3.1: Sign of an angle
- Page ID
- 23591
The positive and negative angles can be visualized as counterclockwise and clockwise directions; formally, they are defined the following way:
- The angle \(AOB\) is called positive if \(0 < \measuredangle AOB < \pi\);
- The angle \(AOB\) is called negative if \(\measuredangle AOB < 0\).
Note that according to the above definitions the straight angle as well as the zero angle are neither positive nor negative.

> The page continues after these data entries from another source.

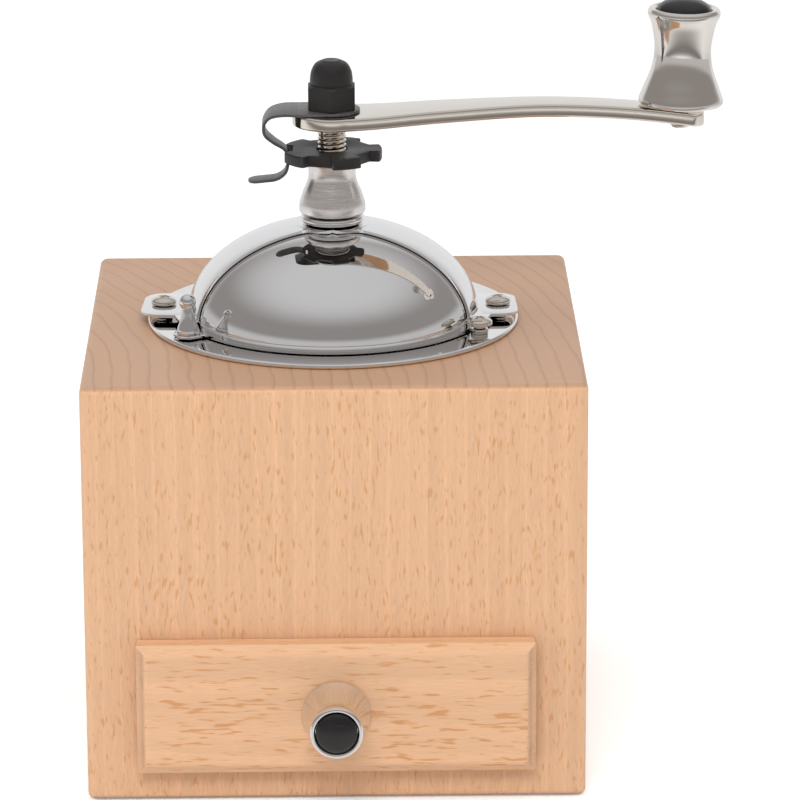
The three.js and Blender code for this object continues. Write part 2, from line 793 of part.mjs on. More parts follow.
function makeLatch() {
  const { upper, lower } = latchLine();
  const bendHalf = latchWidth * 0.85;
  const eyeStrip = solid(strip(upper, 12, latchEye * 2)).intersect(
    frontOutline([[armBottom - 3, bendHalf], [armTop - 2, bendHalf + 1], [eyeBottom - 0.3, latchEye], [eyeTop + 1, latchEye]]),
  );
  const eye = rod(latchEye, eyeBottom, eyeTop, 32);
  const hole = rod(spindleRadius + shankGap, eyeBottom - 1, eyeTop + 1, 32);
  place(mill, 'latch_eye', eyeStrip.add(solid(eye)).subtract(solid(hole)), blackPaint);
  const leafHalf = latchWidth / 2;
  const tabHalf = latchTabWidth / 2;
  const leafOutline = frontOutline([
    [wheelBottom - 8, tabHalf],
    [wheelBottom - 4.6, tabHalf],
    [wheelBottom - 2, leafHalf],
    [wheelTop + 0.8, leafHalf],
    [armBottom - 1, bendHalf],
    [armBottom + 3, bendHalf],
  ]);
  place(mill, 'latch_leaf', solid(strip(lower, 20, latchEye * 2)).intersect(leafOutline), blackPaint);
}

// A block whose front view is given by [height, half width] points, deep enough to hold the whole latch
function frontOutline(halfWidths) {
  const right = halfWidths.map(([height, half]) => [half, height]);
  const left = halfWidths.map(([height, half]) => [-half, height]).reverse();
  const reach = latchBendReach() + 10;
  const flat = prism([...right, ...left], -reach, reach);
  return solid(flat.rotateX(Math.PI / 2).rotateZ(Math.PI / 2));
}

// Drawer

// A block whose face towards -Z is drawn in on all four sides
function bevelledPanel(width, height, thickness, bevelDepth, bevelWidth) {
  const slab = new THREE.BoxGeometry(width, height, thickness - bevelDepth);
  slab.translate(0, 0, (thickness - bevelDepth) / 2);
  const face = new THREE.BoxGeometry(width, height, bevelDepth);
  const position = face.attributes.position;
  for (let i = 0; i < position.count; i += 1) {
    if (position.getZ(i) < 0) continue;
    position.setX(i, position.getX(i) - Math.sign(position.getX(i)) * bevelWidth);
    position.setY(i, position.getY(i) - Math.sign(position.getY(i)) * bevelWidth);
  }
  face.translate(0, 0, thickness - bevelDepth / 2);
  return solid(slab).add(solid(face));
}

function makeDrawer() {
  const half = drawerWidth / 2;
  const sideFront = frontBack + seatGap;
  const panel = bevelledPanel(frontWidth, frontHeight, frontThickness, frontBevelDepth, frontBevelWidth);
  const hole = solid(rod(pullScrew + shankGap, -1, frontThickness + 1, 20));
  const front = geometryOf(panel.subtract(hole)).rotateX(Math.PI / 2).translate(0, frontBack, frontMiddle);
  place(mill, 'drawer_front', front, beech);
  const inner = half - drawerWall;
  const backFace = drawerBack - drawerWall;
  const low = drawerBottom + drawerFloorRise;
  place(mill, 'drawer_side_left', block([-half, sideFront, drawerBottom], [-inner, drawerBack, drawerTop]), plainWood);
  place(mill, 'drawer_side_right', block([inner, sideFront, drawerBottom], [half, drawerBack, drawerTop]), plainWood);
  const backCorners = [[-inner + seatGap, backFace, drawerBottom], [inner - seatGap, drawerBack, drawerTop]];
  place(mill, 'drawer_back', block(...backCorners), plainWood);
  const floorBack = backFace - seatGap;
  const floorCorners = [[-inner + seatGap, sideFront, low], [inner - seatGap, floorBack, low + drawerFloor]];
  place(mill, 'drawer_floor', block(...floorCorners), plainWood);
}

function makeDrawerKnob() {
  const pull = new THREE.Group();
  pull.position.set(0, frontFace, frontMiddle);
  pull.rotation.x = Math.PI / 2;
  mill.add(pull);
  const flank = smooth([
    [pullBase, 1.4],
    [pullBase * 0.82, pullLength * 0.2],
    [pullWaist + 0.4, pullLength * 0.4],
    [pullWaist, pullLength * 0.56],
    [pullTip - 0.7, pullLength * 0.8],
    [pullTip, pullLength - 1.4],
  ], 8);
  const bore = pullScrew + shankGap;
  const recess = pullLength - pullInsertDepth;
  const shell = [[bore, seatGap], [pullBase - 0.4, seatGap], [pullBase, 0.5], ...flank];
  shell.push([pullTip - 0.3, pullLength - 0.4], [pullTip - 0.9, pullLength]);
  shell.push([pullInsert + shankGap, pullLength], [pullInsert + shankGap, recess], [bore, recess], [bore, seatGap]);
  place(pull, 'drawer_knob_shell', turned(shell), chrome);
  const crown = pullLength + pullInsertRise;
  const insert = [[0, recess + seatGap], [pullInsert, recess + seatGap], [pullInsert, pullLength + 0.2]];
  insert.push([pullInsert * 0.8, crown - 0.45], [pullInsert * 0.4, crown - 0.1], [0, crown]);
  place(pull, 'drawer_knob_insert', turned(insert, 24), blackPlastic);
  const headTop = -frontThickness - seatGap;
  const screw = [[0, headTop - pullScrewHeadHeight], [pullScrewHead * 0.6, headTop - pullScrewHeadHeight]];
  screw.push([pullScrewHead, headTop - pullScrewHeadHeight * 0.4], [pullScrewHead, headTop]);
  screw.push([pullScrew, headTop], [pullScrew, pullScrewReach], [0, pullScrewReach]);
  place(pull, 'drawer_knob_screw', turned(screw, 16), nickel);
}

// Grinding set

function makeFunnel() {
  const rimTop = caseTop - seatGap;
  const rimBottom = rimTop - funnelSheet;
  const foot = outerBurrTop + seatGap;
  const mouthInner = outerBurrMouth;
  const mouthOuter = mouthInner + funnelSheet;
  const wallOuter = wellRadius - runGap;
  const profile = [
    [mouthInner, foot],
    [mouthOuter, foot],
    [mouthOuter, foot + 2],
    [wallOuter, rimBottom - 6],
    [wallOuter, rimBottom],
    [wellRadius + funnelRim - runGap, rimBottom],
    [wellRadius + funnelRim - runGap, rimTop],
    [wallOuter - funnelSheet, rimTop],
    [wallOuter - funnelSheet, rimBottom - 6],
    [mouthInner, foot + 2],
    [mouthInner, foot],
  ];
  place(mill, 'hopper_funnel', turned(profile), satinSteel);
}

function makeOuterBurr() {
  const lugEnd = outerBurrRadius + lugReach;
  let body = solid(rod(outerBurrRadius, outerBurrBottom, outerBurrTop, 48));
  const lug = block([-lugEnd, -bridgeWidth / 2, outerBurrTop - lugThickness], [lugEnd, bridgeWidth / 2, outerBurrTop]);
  body = body.add(solid(lug));
  const bore = toothedCone([
    [outerBurrBottom - 1, outerBurrBore + toothDepth, 0],
    [outerBurrBottom + outerBurrHeight * 0.45, outerBurrThroat + toothDepth, 8],
    [outerBurrTop + 1, outerBurrMouth + toothDepth, 22],
  ], toothDepth);
  body = body.subtract(solid(bore));
  for (const side of [-1, 1]) {
    const hole = rod(bridgeScrew + shankGap, outerBurrTop - lugThickness - 1, outerBurrTop + 1, 16);
    body = body.subtract(solid(hole.translate(side * legMiddle(), 0, 0)));
  }
  place(mill, 'outer_burr', body, darkIron);
}

function legMiddle() {
  return outerBurrRadius + lugReach - bridgeLeg / 2 - 0.5;
}

// Bridge: a bar under the burrs with an upright leg at each end
function makeBridge() {
  const reach = legMiddle() + bridgeLeg / 2;
  const legTop = outerBurrTop - lugThickness - seatGap;
  const half = bridgeWidth / 2;
  let body = solid(block([-reach, -half, bridgeBottom], [reach, half, legTop]));
  const inside = reach - bridgeLeg;
  body = body.subtract(solid(block([-inside, -half - 1, bridgeBottom + bridgeThickness], [inside, half + 1, legTop + 1])));
  body = body.subtract(solid(rod(lowerBushRadius + shankGap, bridgeBottom - 1, legTop, 32)));
  for (const side of [-1, 1]) {
    const hole = rod(bridgeScrew + shankGap, legTop - bridgeScrewLength, legTop + 1, 16);
    body = body.subtract(solid(hole.translate(side * legMiddle(), 0, 0)));
    const name = side < 0 ? 'bridge_screw_left' : 'bridge_screw_right';
    place(mill, name, bridgeScrewShape().translate(side * legMiddle(), 0, 0), nickel);
  }
  place(mill, 'burr_bridge', body, satinSteel);
  const bush = tube(lowerBushRadius, spindleRadius + runGap, bridgeBottom - seatGap, lowerBushTop, 32);
  place(mill, 'lower_bush', bush, brass);
}

function bridgeScrewShape() {
  const seat = outerBurrTop + seatGap;
  return turned([
    [0, seat - bridgeScrewLength],
    [bridgeScrew, seat - bridgeScrewLength + 0.8],
    [bridgeScrew, seat],
    [bridgeScrewHead, seat],
    [bridgeScrewHead * 0.8, seat + bridgeScrewHeadHeight * 0.7],
    [0, seat + bridgeScrewHeadHeight],
  ], 12);
}

function makeInnerBurr() {
  const top = innerBurrBottom + innerBurrHeight;
  const middle = (innerBurrFoot + innerBurrTop) / 2;
  const cone = toothedCone([
    [innerBurrBottom, innerBurrFoot, 0],
    [innerBurrBottom + innerBurrHeight * 0.5, middle, -12],
    [top, innerBurrTop, -30],
  ], toothDepth);
  const bore = rod(spindleRadius + shankGap, innerBurrBottom - 1, top + 1, 32);
  let body = solid(cone).subtract(solid(bore));
  body = body.subtract(crossHole(burrPinRadius, burrPinHeight()));
  place(mill, 'inner_burr', body, darkIron);
  place(mill, 'burr_pin', crossPin(burrPinRadius, burrPinHeight(), innerBurrTop * 1.7), nickel);
}

// Spring that holds the burrs apart: a coil between the bush's nut and a washer pinned to the spindle
class Coil extends THREE.Curve {
  getPoint(t, target = new THREE.Vector3()) {
    const angle = t * springTurns * Math.PI * 2;
    const height = springBottom + springWire / 2 + t * (springLength - springWire);
    return target.set(springRadius * Math.cos(angle), springRadius * Math.sin(angle), height);
  }
}

function makeSpring() {
  const section = new THREE.Shape();
  section.absarc(0, 0, springWire / 2, 0, Math.PI * 2);
  const settings = { steps: springTurns * 12, extrudePath: new Coil(), curveSegments: 3, bevelEnabled: false };
  place(mill, 'lift_spring', new THREE.ExtrudeGeometry(section, settings), nickel);
  const seatTop = springBottom - seatGap;
  const washer = tube(springSeat, spindleRadius + shankGap, seatTop - springSeatThickness, seatTop, 32);
  place(mill, 'spring_seat', washer, nickel);
  place(mill, 'seat_pin', crossPin(seatPinRadius, seatPinHeight(), springSeat * 1.8), nickel);
}

makeCase();
makePad();
makeRing();
makeDome();
makeScrews();
makeDoor();
makeBush();
makeCollar();
makeWheel();
makeSpindle();
makeCapNut();
makeArm();
makeCrankKnob();
makeLatch();
makeDrawer();
makeDrawerKnob();
makeFunnel();
makeOuterBurr();
makeBridge();
makeInnerBurr();
makeSpring();

export default mill;
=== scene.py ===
"""Hand crank coffee mill: fine visible surfaces and finishes of its wooden case, chrome hopper and crank.

Lengths inside the shape functions are in millimetres; a mesh is scaled to metres when it is made.
"""
import math

import bpy
import numpy as np
from bpy.props import FloatProperty, FloatVectorProperty, IntProperty, PointerProperty
from mathutils import Matrix, Vector


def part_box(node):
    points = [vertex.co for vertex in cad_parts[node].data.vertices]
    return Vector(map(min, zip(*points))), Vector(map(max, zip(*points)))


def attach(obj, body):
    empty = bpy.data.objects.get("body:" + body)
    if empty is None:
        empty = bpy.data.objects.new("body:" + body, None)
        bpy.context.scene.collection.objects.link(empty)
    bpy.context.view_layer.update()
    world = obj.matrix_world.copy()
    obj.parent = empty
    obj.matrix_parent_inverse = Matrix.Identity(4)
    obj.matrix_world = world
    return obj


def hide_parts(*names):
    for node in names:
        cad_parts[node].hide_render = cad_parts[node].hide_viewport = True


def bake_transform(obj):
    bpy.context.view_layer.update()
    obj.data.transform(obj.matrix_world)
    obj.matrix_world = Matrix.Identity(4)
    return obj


bl_info = {
    "name": "Coffee Mill Surfaces",
    "version": (1, 0, 0),
    "blender": (4, 5, 0),
    "location": "View3D > Sidebar > Mill",
    "description": "Builds the fine surfaces and finishes of a hand crank coffee mill",
    "category": "Add Mesh",
}

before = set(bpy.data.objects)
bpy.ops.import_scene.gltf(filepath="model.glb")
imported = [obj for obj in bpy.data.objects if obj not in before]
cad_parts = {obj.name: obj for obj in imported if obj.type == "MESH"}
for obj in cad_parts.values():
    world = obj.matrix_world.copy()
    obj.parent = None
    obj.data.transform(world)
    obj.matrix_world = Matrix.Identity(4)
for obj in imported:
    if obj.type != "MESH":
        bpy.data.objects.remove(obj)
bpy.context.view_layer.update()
MM = 0.001


def box_mm(node):
    """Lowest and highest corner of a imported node, in millimetres."""
    low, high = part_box(node)
    return np.array(low) / MM, np.array(high) / MM


# ---------------------------------------------------------------- curves


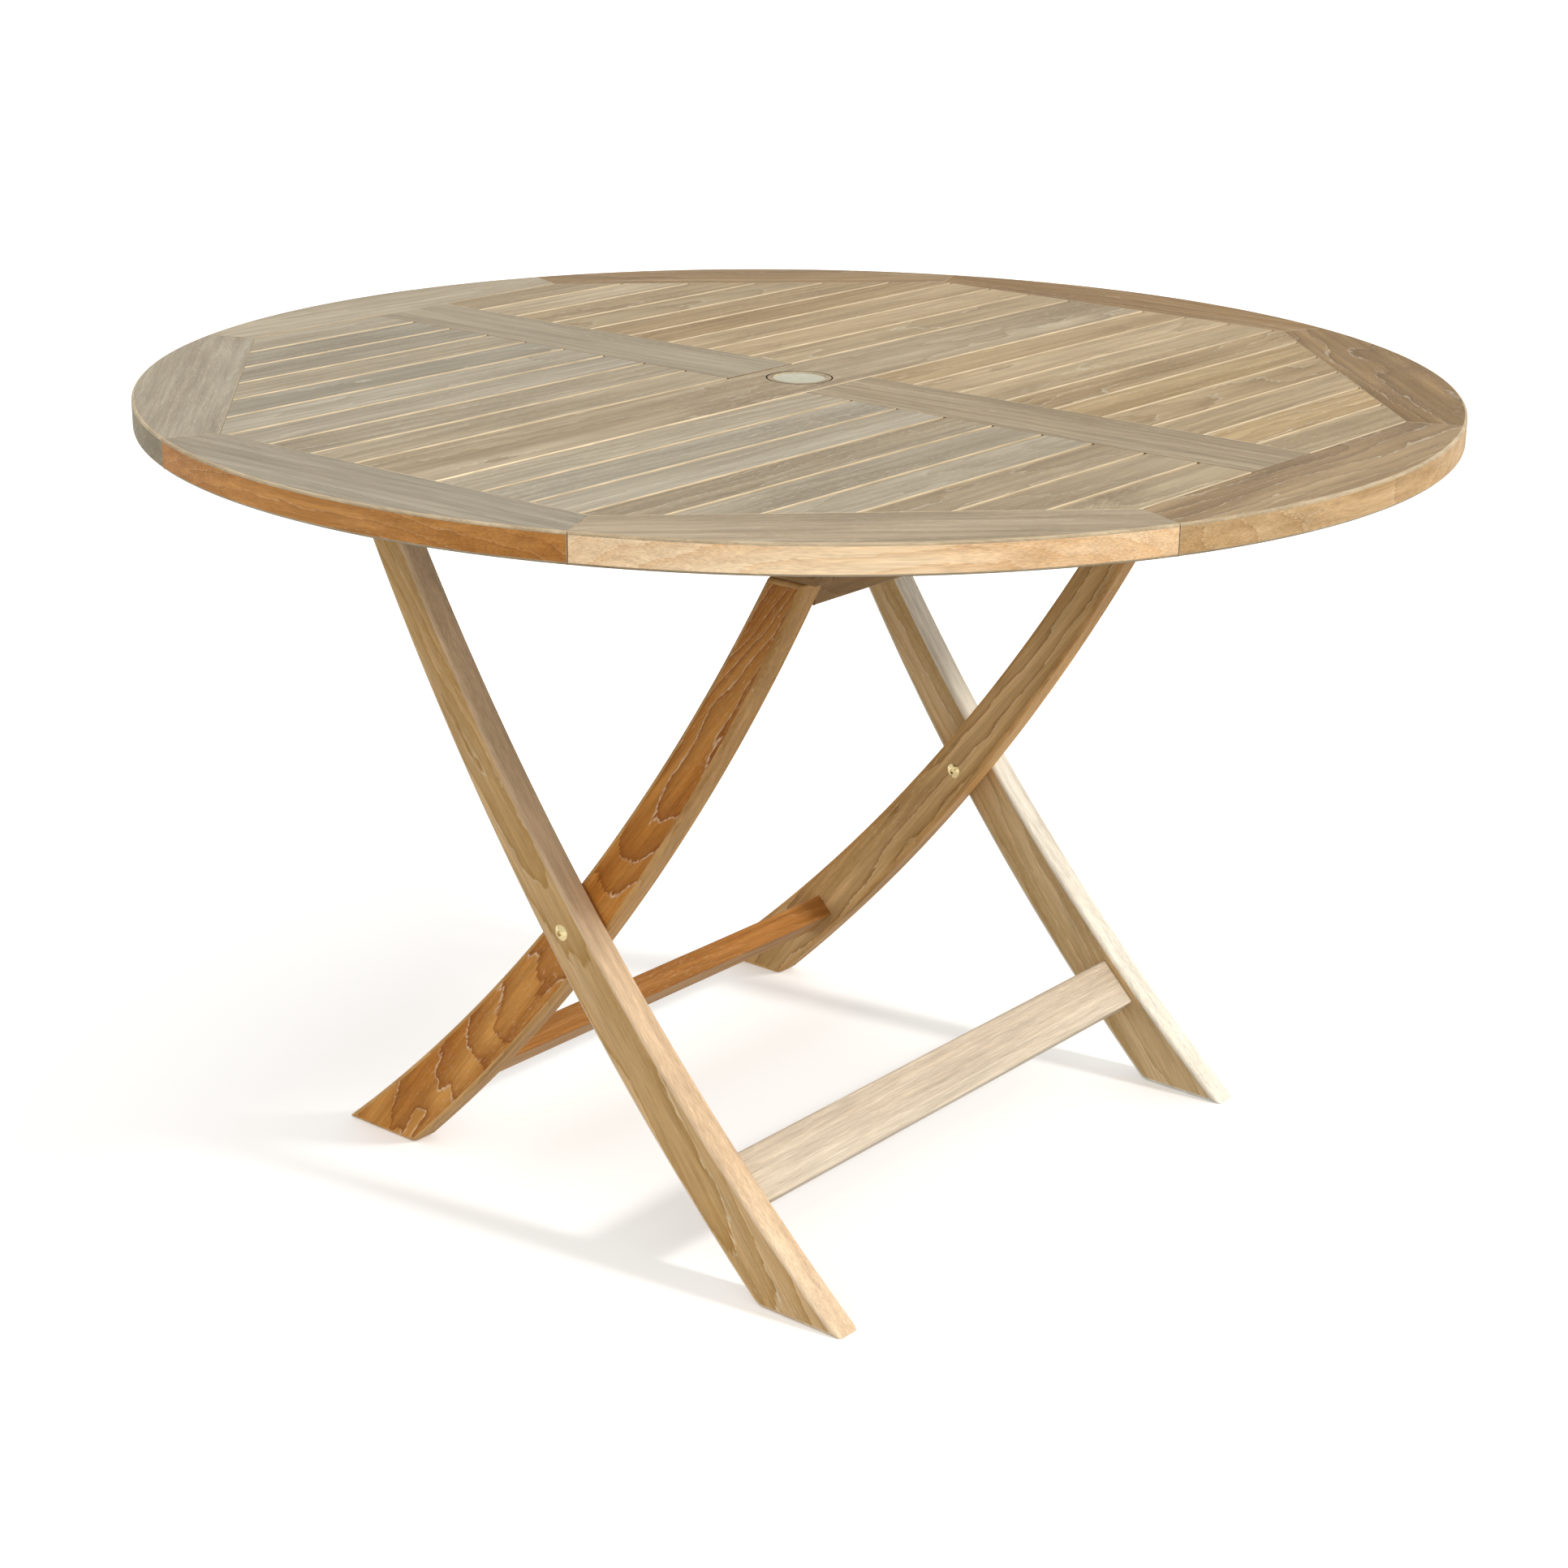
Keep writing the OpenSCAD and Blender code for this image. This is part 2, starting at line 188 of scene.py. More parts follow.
def teak_group():
    """Sawn teak: growth rings of a tilted log cut by the board, long fibres and short pores."""
    tree = bpy.data.node_groups.new("teak_grain", "ShaderNodeTree")
    for kind, names in (("Vector", ("Vector", "Seed", "Pith", "Tilt")),
                        ("Color", ("Light", "Mid", "Dark", "Pale")),
                        ("Float", ("Ring", "Figure", "Contour", "Fleck"))):
        for name in names:
            group_socket(tree, name, kind)
    for name, kind in (("Color", "Color"), ("Roughness", "Float"), ("Height", "Float")):
        group_socket(tree, name, kind, "OUTPUT")
    g = Graph(tree)
    given = tree.nodes.new("NodeGroupInput").outputs
    at = given["Vector"]
    seeded = g.vector("ADD", at, given["Seed"])

    # fibres, streaks and pores, all drawn out along the grain
    bands = g.noise(seeded, (1.4, 20, 20), 3.0, 0.55)
    patches = g.noise(seeded, (2.6, 11, 11), 3.0, 0.55)
    streaks = g.noise(seeded, (5, 130, 130), 4.0, 0.62)
    fibres = g.noise(seeded, (24, 1000, 1000), 3.0, 0.62)
    dashes = g.noise(seeded, (110, 1500, 1500), 1.0, 0.4)
    pale_pores = g.math("MULTIPLY", g.ramp(dashes, 0.63, 0.72), g.ramp(patches, 0.42, 0.62))
    dark_pores = g.math("MULTIPLY", g.ramp(dashes, 0.40, 0.30), g.ramp(bands, 0.62, 0.40))

    # the log: distance from a tilted, wandering pith, with ring borders that fray along the fibres
    slow = g.stretch(seeded, (3.4, 10, 10))
    wander = g.add("TexNoise", {"Vector": slow, "Scale": 1.0, "Detail": 3.0})
    wander = g.vector("SUBTRACT", wander.outputs["Color"], (0.5, 0.5, 0.5))
    wander = g.stretch(wander, (0.04, 0.04, 0.04))
    lean = g.scale(given["Tilt"], g.add("SeparateXYZ", (at,)).outputs[0])
    from_pith = g.vector("SUBTRACT", g.vector("SUBTRACT", at, given["Pith"]), lean)
    across = g.vector("ADD", from_pith, wander)
    flat = g.stretch(across, (0, 1, 1))
    radius = g.add("VectorMath", (flat,), operation="LENGTH").outputs["Value"]
    uneven = g.noise(seeded, (8, 28, 28), 4.0, 0.55)
    frayed = g.math("MULTIPLY", g.math("SUBTRACT", fibres, 0.5), 0.30)
    rings = g.math("ADD", g.math("DIVIDE", radius, given["Ring"]), g.math("MULTIPLY", uneven, 1.9))
    rings = g.math("ADD", rings, frayed)
    year = g.math("FRACT", rings)
    late = g.math("ADD", g.ramp(year, 0.15, 0.98, 0.0, 0.55), g.ramp(year, 0.82, 0.99, 0.0, 0.45))
    edge = g.math("MULTIPLY", g.ramp(year, 0.0, 0.02), g.ramp(year, 0.02, 0.08, 1.0, 0.0))
    some = g.ramp(g.noise(seeded, (4, 30, 30), 2.0), 0.38, 0.58)

    # colour
    streaky = g.math("MULTIPLY", g.math("SUBTRACT", streaks, 0.5), 1.1)
    tone = g.math("ADD", g.ramp(bands, 0.30, 0.70), streaky)
    body = g.mix(tone, given["Mid"], given["Light"])
    body = g.mix(g.ramp(patches, 0.48, 0.76, 0.0, 0.62), body, given["Dark"])
    body = g.mix(g.math("MULTIPLY", late, given["Figure"]), body, given["Dark"])
    lines = g.math("MULTIPLY", g.math("MULTIPLY", edge, some), given["Contour"])
    body = g.mix(lines, body, given["Pale"])
    body = g.mix(g.math("MULTIPLY", pale_pores, given["Fleck"]), body, given["Pale"])
    dark_flecks = g.math("MULTIPLY", dark_pores, g.math("MULTIPLY", given["Fleck"], 0.7))
    body = g.mix(dark_flecks, body, given["Dark"])
    shade = g.ramp(fibres, 0.27, 0.73, 0.84, 1.15)
    shade = g.math("MULTIPLY", shade, g.ramp(streaks, 0.27, 0.73, 0.88, 1.11))
    body = g.scale(body, shade)

    # gloss and relief
    pores_rough = g.math("MULTIPLY", pale_pores, 0.12)
    rough = g.math("ADD", g.ramp(fibres, 0.2, 0.8, 0.46, 0.64), pores_rough)
    relief = g.math("SUBTRACT", g.math("MULTIPLY", late, 0.4), g.math("MULTIPLY", dark_pores, 0.8))
    height = g.math("ADD", g.math("MULTIPLY", fibres, 0.7), relief)
    out = tree.nodes.new("NodeGroupOutput")
    for name, socket in (("Color", body), ("Roughness", rough), ("Height", height)):
        tree.links.new(socket, out.inputs[name])
    return tree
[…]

Exercise \(\PageIndex{1}\)
Shoe that \(\angle AOB\) is positive if and only if \(\angle BOA\) is negative.
- Hint
-
Set \(\alpha = \measuredangle AOB\) and \(\beta = \measuredangle BOA\). Note that \(\alpha = \pi\) if and only if \(\beta = \pi\). Otherwise \(\alpha = -\beta\). Hence the result.
Let \(\angle AOB\) be straight. Then \(\angle AOX\) is positive if and only if \(\angle BOX\) is negative.
- Proof
-
Set \(\alpha = \measuredangle AOX\) and \(\beta = \measuredangle BOX\). Since \(\angle AOB\) is straight,
\[\alpha - \beta \equiv \pi.\]
It follows that \(\alpha = \pi \Leftrightarrow \beta = 0\) and \(\alpha = 0 \Leftrightarrow \beta = \pi\). In these two cases the sign of \(\angle AOX\) and \(\angle BOX\) are undefined.
In the remaining cases we have that \(|\alpha| < \pi\) and \(|\beta| < \pi\). If \(\alpha\) and \(\beta\) have the same sign, then \(|\alpha - \beta| < \pi\); the latter contradicts 3.1.1. Hence the statement follows.
Exercise \(\PageIndex{2}\)
Assume that the angles \(ABC\) and \(A'B'C'\) have the same sign and
\(2 \cdot \measuredangle ABC \equiv 2 \cdot \measuredangle A'B'C'.\)
Show that \(\measuredangle ABC = \measuredangle A'B'C'\).
- Hint
-
Set \(\alpha = \measuredangle ABC\), \(\beta = \measuredangle A'B'C'\). Since \(2 \cdot \alpha \equiv 2 \cdot \beta\), Exercise 1.8.1 implies that \(\alpha \equiv \beta\) or \(\alpha \equiv \beta + \pi\). In the latter case the angles have opposite signs which is impossible.
Since \(\alpha, \beta \in (-\pi, \pi]\), equality \(\alpha \equiv \beta\) implies \(\alpha = \beta\).